Lerman not only seeks the end of Jewish national sovereignty, but feels entitled to do so without any corresponding critical scrutiny or public opprobrium. He not only believes that the first sovereign Jewish state in 2000 years needs to be radically reconstituted into an Arab/Muslim state – with Jews, once again, the minority at the mercy of a hostile majority – but wants respect from Zionist Jews and even the very Israelis whose state he believes is illegitimate.
Lerman ends thus:
“…the tectonic plates of Jewish diaspora awareness of Israel’s self-destructive path are definitely shifting…the Jewish diaspora’s…quest for serious, open and civil debate among Jews about what is really best for Israel must continue.”
Indeed, in an essay at Ha’aretz in 2008, Lerman bizarrely suggests that “advocacy of a one-state solution for the Israel-Palestine conflict” is not “prima facie anti-Zionist”.
This argument is not only morally obscene, but also fundamentally illogical.
A one-state solution is, by definition, anti-Zionist, as Zionism merely refers to support for the existence of a Jewish state.
As Gerald Steinberg and Yitzhak Santis argued in their essay on ‘Jew-washing':
“While the term “Jew-washing” is an ugly expression, the practice is not only much uglier, but extremely dangerous to real Jewish lives.”
Those arguing for a one-state solution are legitimizing the logic of ethnic cleansing. They are saying, in effect, that the Arabs were right in emphatically opposing Israel’s existence, and that Jews were wrong to demand sovereignty in their ancient homeland.

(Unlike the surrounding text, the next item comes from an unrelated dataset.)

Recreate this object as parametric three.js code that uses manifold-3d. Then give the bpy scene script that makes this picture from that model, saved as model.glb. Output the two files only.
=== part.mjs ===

Lerman’s logic suggests that the Arabs (both state and non-state actors) who sought Israel’s destruction in 1948, and in subsequent wars throughout the Jewish state’s first 64 years, were justified and that Jews who have insisted on arduously protecting political freedom, based on legal and moral right, as well as a keen understanding of Jewish history, have been on the wrong side of history.
While Lerman has the right to advocate policies which, by definition, endanger six million Jews – only with breathtaking hubris can he believe that he can do so while enjoying moral impunity.